Sox Harrison Stadium is a stadium in Edinboro, Pennsylvania, on the campus of Pennsylvania Western University Edinboro (PennWest Edinboro). It is home to the Edinboro Fighting Scots of the Pennsylvania State Athletic Conference. The stadium is named for B. Regis "Sox" Harrison, who served as the head football coach at Edinboro from 1926 to 1938 and 1941-42 before being inducted into the university's Athletic Hall of Fame. The stadium was officially opened in 1965.

It underwent several renovations in the late 1990s. A new grandstand was added to the visiting side of the stadium in 1997, increasing the capacity by 2,500. A press box was also added, along with a locker room and training facilities. In 1999, the stadium received a new sound system and improved handicapped access.

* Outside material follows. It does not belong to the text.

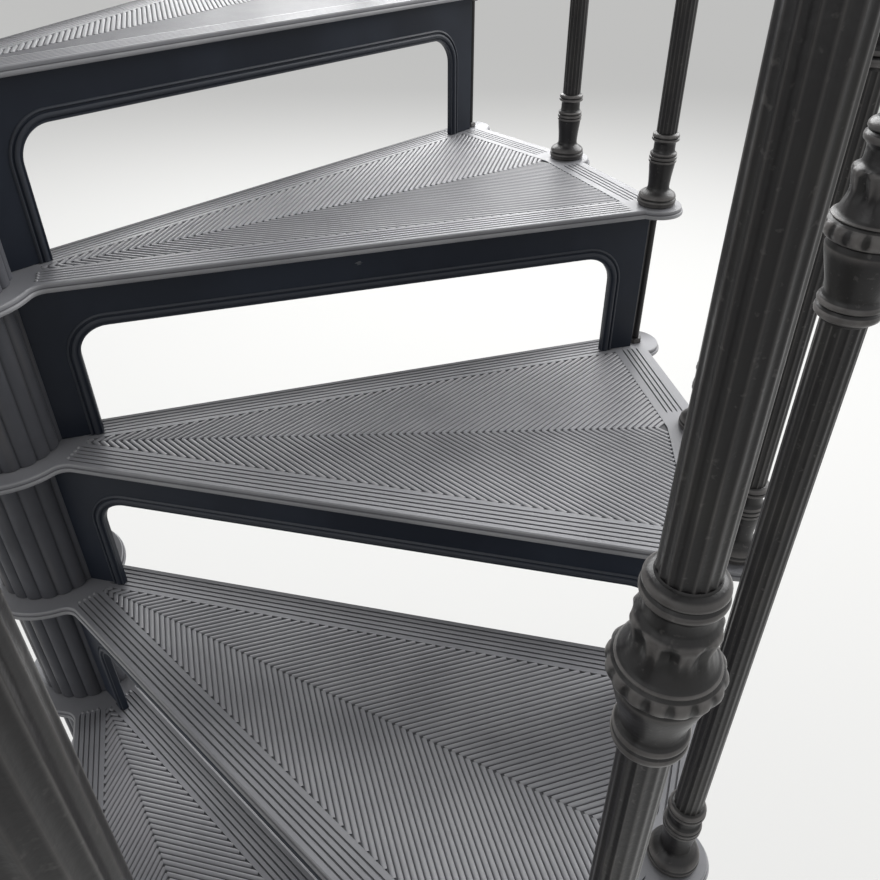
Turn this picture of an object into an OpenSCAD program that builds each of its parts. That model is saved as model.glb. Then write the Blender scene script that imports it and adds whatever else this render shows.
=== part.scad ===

The stadium then got a major facelift in 2007, when the university added a Sportexe artificial surface, lighting to allow for night games, and a new scoreboard at the south end-zone. The seating capacity was brought to 6,000 while the stadium itself being able to accommodate plenty of standing-room only spectators as well. The Edinboro Fighting Scots football team played their first-ever night game at the stadium on September 20, 2008, against California University of PA, a 35–31 loss in front of an announced crowd of 7,213.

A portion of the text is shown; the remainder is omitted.